4. Concluding remarks
In the past decades, particularly recent years, significant achievements have been made in epigenetic study particularly 5-mC and its derivatives such as 5-hmC, 5-fC, and 5-caC, in understanding the generation, dynamic alteration, machinery, distribution, and biological functions and connection between the modifications and the pathogenesis of diseases such as neurological disorders and cancers. However, a large number of unknown epigenetic events related to pathogenesis of many diseases particularly cancers remain to be elusive. Although the individual members of the methyltransferase complexes (writer) for cytosine modifications have been characterized, their coordination in conducting the methylation in response to tumorigenesis has not yet been comprehensively investigated. Similarly, the functional study on the TET proteins (the erasers for methylation) stays only at the conversion of 5-mC to 5-hmC, identification of the targeting miRNAs, and identification of serving as tumor suppressors or promoters by several known mechanisms. However, it is logical to speculate that as such huge protein molecules, TET proteins may have much more unidentified functions. Further study on the unknown functions will provide essential information for dissecting the cancer pathogenesis. First, only limited information is available for the physical interaction components of the TETs; identification of the TET interaction proteins may help us better understand how and where the TETs are recruited to function as demethylase to maintain the dynamic balance of 5-mC/5-hmC and the chromatin remodeling. Then, identification of other functions of TETs other than demethylase will be of importance. Given that the 5-hmC is not so much serving an intermediate of demethylation as the important dynamic 5-hmC landscape, it is essential to investigate how the epigenetic information stored in the landscape is transformed into the biological effect. To this end, for identification of the readers of the 5-hmC modification, the specific 5-hmC binding proteins might be the prerequisite. A better understanding the functions of methyltransferase complex for cytosine methylation, TETs for demethylation of 5-mC and interaction protein components as well as the other known functions, and the specific readers of the 5-hmC marker could identify some epigenetic components for therapeutic targets for treatments of cancers and other diseases such as neurological disorders.

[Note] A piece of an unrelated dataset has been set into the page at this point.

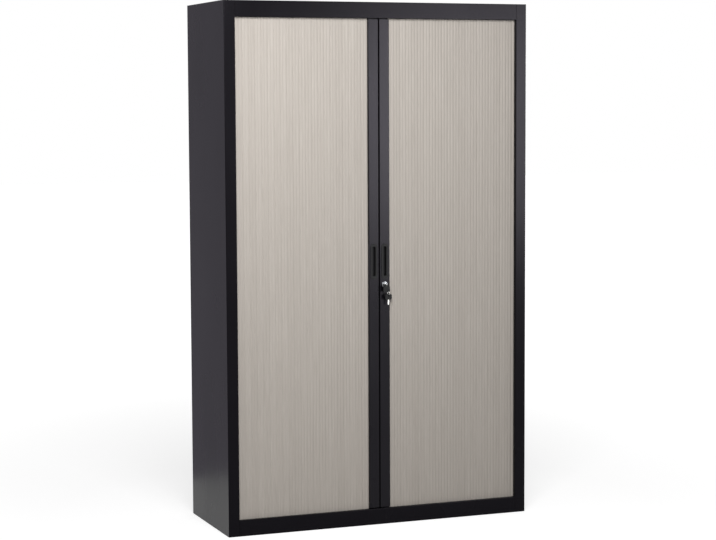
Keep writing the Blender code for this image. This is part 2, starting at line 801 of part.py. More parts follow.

It has been reported that Tet1 alternative splicing forms have distinct functions . However, the information regarding the Tet1 alternative splicing is still limited. Further alternative splicing study may identify more unknown functions conferred by the different isoforms which may bear the potential for therapeutic targets.
Additionally, the chemical biology approach based on further identification of small molecule compounds that target the 5-mC/5-hmC machineries or the signaling pathways in which 5-mC/5-hmC involved could help explore therapeutic targets for some stubborn diseases such as cancers and neurological diseases.